There are, to be sure, other ways to get the issue in front of the Supreme Court, including going after other state laws that ban same-sex marriage. Olson himself noted that he and others "might pursue other avenues" though he did elaborate what those avenues might be.
Chad Griffin, president of the American Foundation for Equal Rights, added, "If we end up winning in California, and one sixth of America has gay marriage and it does not go beyond that, we would absolutely file cases in other jurisdictions."
To be forced to look beyond California, however, would be to reconfigure a delicate legal strategy that has been years in the making. Prop 8 was chosen as a basis for a lawsuit primarily because California seemed a more promising venue than other states. There were 18,000 gay couples married in California before the law was passed. Under Prop 8, if those couples were to divorce, they would have been prohibited from re-marrying. "There is that degree of capriciousness and arbitrariness in the California system which we want to take advantage of," said Olson.
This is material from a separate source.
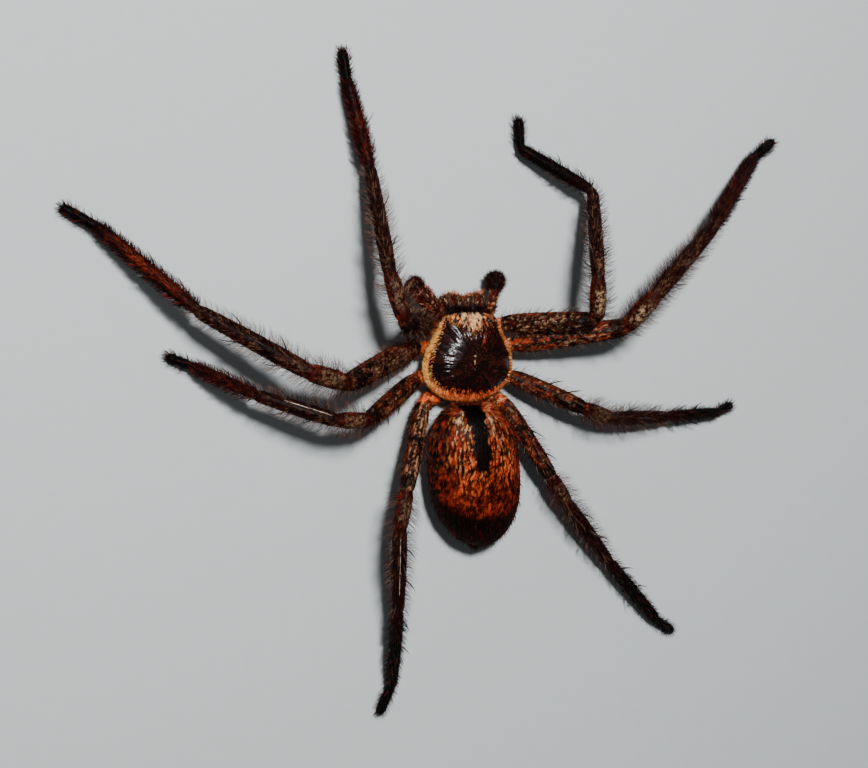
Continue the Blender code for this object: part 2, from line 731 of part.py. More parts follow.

Other states may be less complicated. And they also may not have a U.S. District Court judge like Walker who would sympathetically consider the case's merits. Even if they did, Olson and Boies would need to have a governor or attorney general willing to serve as legal adversaries, not allies.
"If Olson and Boies are looking for a vehicle to get into the Supreme Court they need a case," said Eisenberg, assessing what could happen if standing is not found in California. "I don't know of any litigation right now that is outstanding. ... They would have to find a state that has a law like Prop 8 and pick one that has a governor and attorney general who are likely to appeal."